In the meantime, Hyatt is still in the process of determining key metrics. And because Hyatt was a "beta site" for System 9, both vendor and user had to spend a few months working out some kinks. "There were implementation challenges," Barkat says, "but nothing more unusual than what you see with any test or beta software." In the testing phase, he goes on, "we had many performance issues, but 90 percent of those have been cleared up." At first, after each type of report was added to the application, response time on the dashboards was sluggish. It took 30 to 40 seconds for a screen to load, Barkat says. "But we have it down to five to eight seconds now."

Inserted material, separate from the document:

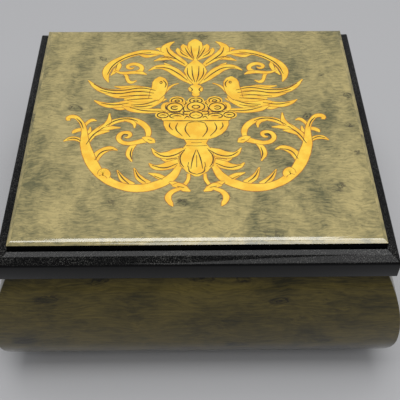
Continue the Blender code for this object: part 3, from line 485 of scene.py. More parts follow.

The suggestions made by Barkat and his team eventually led Hyperion to make some alterations to their core product offering. The sluggish response time arose because of the way Hyatt wanted the dashboard interface to navigate: Instead of System 9's original paging point-of-view capability, Hyatt wanted a single set of drop-down menus across the top of the interface to control four pages at once and, thereby, access both operational and financial data simultaneously. In other words, the company wanted the menus to access individual hotel performance and their key metrics (occupancy, room rates, etc.) along with budgeting scenario data and sales forecasts for the whole company and its subsidiary units.
This made integrating the interface with all those data sources something of a challenge -- "logistical concerns" in Barkat's words. Hyatt ended up using a data warehouse from Teradata to cleanse operational information coming from the de-centralized ERP systems of Hyatt's individual hotels around the world. The company also uses the warehouse to store and cleanse external marketing data, such as what the competition is up to, or market share in each region. On the financial side, other sources include the proprietary company's general ledger system and an Oracle database -- systems already consolidated and unified through Hyatt's original performance management outlay.
The next step will be to deliver the dashboards to between 500 and 600 users at Hyatt -- all the way down to the regional manager level. The full-blown operational BI roll-out, which will target around 3,000 users, won't occur until 2007, says Barkat. So far, in these early stages, Barkat hasn't been able to quantify the results of System 9 with any real figures. But, he says, users have been providing feedback on metrics, which, to him, indicates a strong "cultural and business adaptation" among Hyatt's executive class.